Records
________________________________________

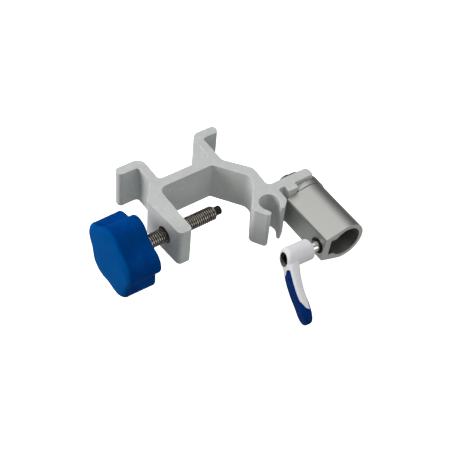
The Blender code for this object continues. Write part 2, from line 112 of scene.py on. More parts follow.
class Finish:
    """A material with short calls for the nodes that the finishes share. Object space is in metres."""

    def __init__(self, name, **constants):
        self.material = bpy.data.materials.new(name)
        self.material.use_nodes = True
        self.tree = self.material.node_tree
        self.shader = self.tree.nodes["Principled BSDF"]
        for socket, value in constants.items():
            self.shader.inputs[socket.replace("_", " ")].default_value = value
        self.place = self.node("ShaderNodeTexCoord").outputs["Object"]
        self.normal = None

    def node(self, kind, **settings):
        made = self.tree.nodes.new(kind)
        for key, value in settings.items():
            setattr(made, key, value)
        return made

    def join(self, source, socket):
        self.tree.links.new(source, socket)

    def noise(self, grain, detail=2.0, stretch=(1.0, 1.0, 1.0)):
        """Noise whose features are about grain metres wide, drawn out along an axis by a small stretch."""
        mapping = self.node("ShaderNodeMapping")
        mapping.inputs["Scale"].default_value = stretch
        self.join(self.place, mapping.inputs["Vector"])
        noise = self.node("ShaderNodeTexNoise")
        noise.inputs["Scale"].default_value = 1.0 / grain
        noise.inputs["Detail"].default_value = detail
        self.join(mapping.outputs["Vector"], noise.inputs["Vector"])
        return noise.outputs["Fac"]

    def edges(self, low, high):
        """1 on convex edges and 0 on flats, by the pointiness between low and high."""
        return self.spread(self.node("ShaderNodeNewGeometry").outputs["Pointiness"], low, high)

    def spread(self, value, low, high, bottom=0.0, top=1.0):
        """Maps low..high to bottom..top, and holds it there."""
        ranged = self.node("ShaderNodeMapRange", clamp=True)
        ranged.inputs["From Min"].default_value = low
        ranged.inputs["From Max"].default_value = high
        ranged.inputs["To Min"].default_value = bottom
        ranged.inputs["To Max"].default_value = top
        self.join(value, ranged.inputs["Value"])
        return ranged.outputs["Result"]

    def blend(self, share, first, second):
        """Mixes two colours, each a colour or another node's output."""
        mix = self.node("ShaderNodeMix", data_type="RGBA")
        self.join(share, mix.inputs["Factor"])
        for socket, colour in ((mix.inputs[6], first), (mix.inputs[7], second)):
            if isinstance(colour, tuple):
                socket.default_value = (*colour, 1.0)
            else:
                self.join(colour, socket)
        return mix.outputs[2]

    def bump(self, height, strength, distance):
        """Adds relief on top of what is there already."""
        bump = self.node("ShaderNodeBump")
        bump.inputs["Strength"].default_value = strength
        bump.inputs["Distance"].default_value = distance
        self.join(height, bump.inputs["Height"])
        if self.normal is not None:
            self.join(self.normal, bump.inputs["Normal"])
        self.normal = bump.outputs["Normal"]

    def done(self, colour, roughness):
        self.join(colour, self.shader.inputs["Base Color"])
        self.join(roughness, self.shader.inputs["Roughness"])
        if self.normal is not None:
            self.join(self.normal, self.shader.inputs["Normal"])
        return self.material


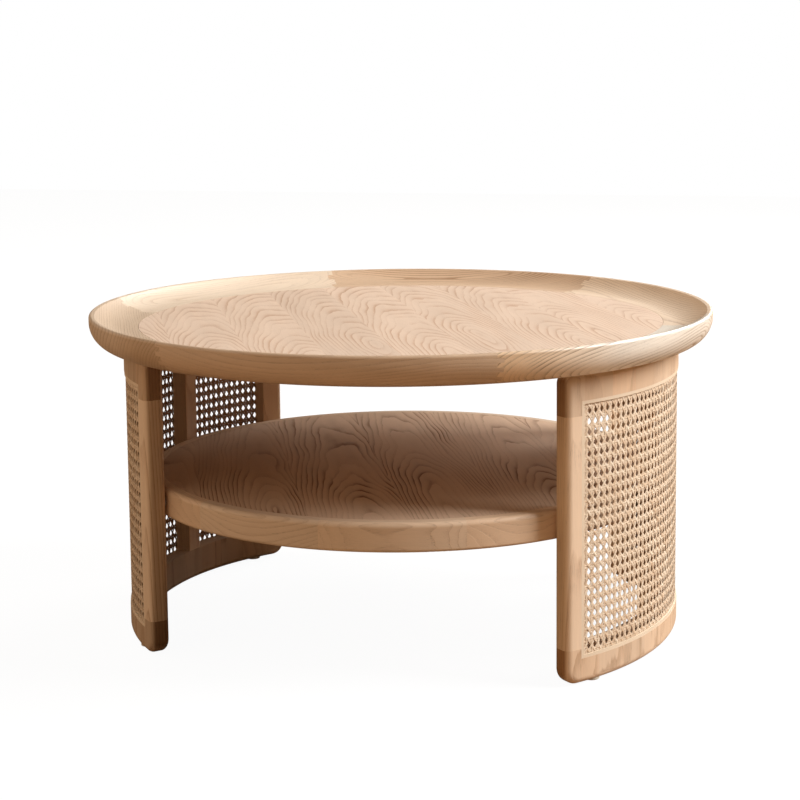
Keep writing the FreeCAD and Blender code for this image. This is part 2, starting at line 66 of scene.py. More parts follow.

________________________________________

• **Challenge**: Copy out each line of the records where the string "part" appears.

• **Exercise response**:
The Blender code for this object continues. Write part 2, from line 112 of scene.py on. More parts follow.
Keep writing the FreeCAD and Blender code for this image. This is part 2, starting at line 66 of scene.py. More parts follow.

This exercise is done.